Been shopping for a new bike and the new R700 or R900 are high on my list. All the former Cannondale dealers say they are no longer going to carry Cannondale. The terms that Cannondale has established for the retailers are not favorable to them. This means no Cannondale retailers in the Phoenix area. A very large city with a hugh bicycling population. If anyone knows of a dealer in Valley please chime in. I have tried Landis, Supergo and Round Trip Bike in Casa Grande. Is anyone else having problems with Cannondale dealer availability. Could this mean Cannondale is in trouble again?


----------



## WAZCO (Sep 16, 2004)

*I thought Landis in Scottsdale has some?*



AZ_Mike said:


> First post, been lurking for awhile
> 
> Been shopping for a new bike and the new R700 or R900 are high on my list. All the former Cannondale dealers say they are no longer going to carry Cannondale. The terms that Cannondale has established for the retailers are not favorable to them. This means no Cannondale retailers in the Phoenix area. A very large city with a hugh bicycling population. If anyone knows of a dealer in Valley please chime in. I have tried Landis, Supergo and Round Trip Bike in Casa Grande. Is anyone else having problems with Cannondale dealer availability. Could this mean Cannondale is in trouble again?

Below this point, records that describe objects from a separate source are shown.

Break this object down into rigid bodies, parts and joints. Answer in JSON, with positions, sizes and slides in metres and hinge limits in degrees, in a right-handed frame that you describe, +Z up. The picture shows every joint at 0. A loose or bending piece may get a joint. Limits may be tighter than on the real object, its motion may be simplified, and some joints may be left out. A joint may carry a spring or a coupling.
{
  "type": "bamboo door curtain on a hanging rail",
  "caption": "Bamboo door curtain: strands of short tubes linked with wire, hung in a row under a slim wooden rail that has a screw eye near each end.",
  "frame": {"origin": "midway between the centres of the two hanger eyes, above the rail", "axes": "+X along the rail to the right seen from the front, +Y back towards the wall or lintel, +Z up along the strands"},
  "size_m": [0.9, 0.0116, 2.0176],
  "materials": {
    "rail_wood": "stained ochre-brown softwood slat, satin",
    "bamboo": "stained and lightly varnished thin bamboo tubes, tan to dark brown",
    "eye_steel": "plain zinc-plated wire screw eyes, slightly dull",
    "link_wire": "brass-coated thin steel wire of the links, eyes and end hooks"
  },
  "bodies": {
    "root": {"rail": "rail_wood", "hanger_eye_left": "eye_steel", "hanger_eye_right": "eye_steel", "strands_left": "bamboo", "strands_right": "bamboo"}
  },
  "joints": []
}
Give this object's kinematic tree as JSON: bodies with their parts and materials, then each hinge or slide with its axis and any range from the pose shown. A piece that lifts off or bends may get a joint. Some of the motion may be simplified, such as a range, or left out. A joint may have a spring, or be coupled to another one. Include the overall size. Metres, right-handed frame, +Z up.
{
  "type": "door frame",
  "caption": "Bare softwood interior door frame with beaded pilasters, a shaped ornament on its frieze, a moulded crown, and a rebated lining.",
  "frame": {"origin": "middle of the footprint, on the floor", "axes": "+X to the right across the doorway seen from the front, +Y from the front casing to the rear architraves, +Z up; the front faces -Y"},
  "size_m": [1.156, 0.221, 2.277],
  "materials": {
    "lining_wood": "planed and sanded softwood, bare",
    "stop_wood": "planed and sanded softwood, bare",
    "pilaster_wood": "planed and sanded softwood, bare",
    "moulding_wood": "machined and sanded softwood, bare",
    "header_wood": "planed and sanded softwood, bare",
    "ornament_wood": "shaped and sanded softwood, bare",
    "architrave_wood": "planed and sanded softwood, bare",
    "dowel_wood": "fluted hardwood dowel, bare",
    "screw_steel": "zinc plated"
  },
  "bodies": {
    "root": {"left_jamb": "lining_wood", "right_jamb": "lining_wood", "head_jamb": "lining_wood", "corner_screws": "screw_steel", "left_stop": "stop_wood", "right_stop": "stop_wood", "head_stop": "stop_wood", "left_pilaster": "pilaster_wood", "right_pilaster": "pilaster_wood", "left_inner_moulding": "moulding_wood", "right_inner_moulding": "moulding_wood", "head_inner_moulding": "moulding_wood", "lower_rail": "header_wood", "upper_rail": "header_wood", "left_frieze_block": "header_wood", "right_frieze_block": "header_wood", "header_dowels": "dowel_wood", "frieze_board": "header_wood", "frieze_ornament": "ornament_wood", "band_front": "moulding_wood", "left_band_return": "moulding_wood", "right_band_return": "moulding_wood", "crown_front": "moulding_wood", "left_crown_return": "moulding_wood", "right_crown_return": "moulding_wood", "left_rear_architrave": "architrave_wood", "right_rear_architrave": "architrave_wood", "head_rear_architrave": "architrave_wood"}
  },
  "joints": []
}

I haven't been there in a while but maybe they're not carrying them anymore. The Denver REI has cannondales and maybe the REI in Paradise Valley has some. Last time I was at Tempe REI, they didn't have Cannondales. Cannodales in in CO are popular but that doesn't mean they're not in trouble.


----------



## happycx (Jul 6, 2003)

*My understanding of the situation is....*

That Cdale is telling shop owners that they are requiring a minimum number of bikes to be picked up by the dealer in order for them to stay a dealer. I don't know if this is correct or not, but the dealer here in Illinois stated that the area rep. basically tried to strongarm them into buying bikes they had no interest in picking up. They wouldn't be able to sell them, so why pick them up? it made a lot more sense when I talked to him about it.

Its too bad, because I think they make a nice product, but their business practices seem to be turning a number of dealers off of the brand.

The same thing is happening to Klein. The profit margin on a Klein is basically nothing, and they are not competitively priced, so the sales have gone way down. I have heard rumblings about Klein disappearing.


----------



## AZ_Mike (Sep 10, 2004)

Thanks for the inputs.

REI does not sell C'dale in their two stores in the valley, but they do in other portions of the country? However, just talked to C'dale and Domenic's, Bicycle Ranch and Spokesman are the new C'dale retailers in the valley. C'dale claims that they want their bikes sold at higher end stores and are not having problems, like they would tell me. 

Called Domenic's and their computer lists arrival of mid-Sept for the R700 and R900. So it should be any day.

Good to hear C'dale is very popular in other parts of the country (CO), here it seems to be Trek, Trek and more Trek with an occasional Giant.


----------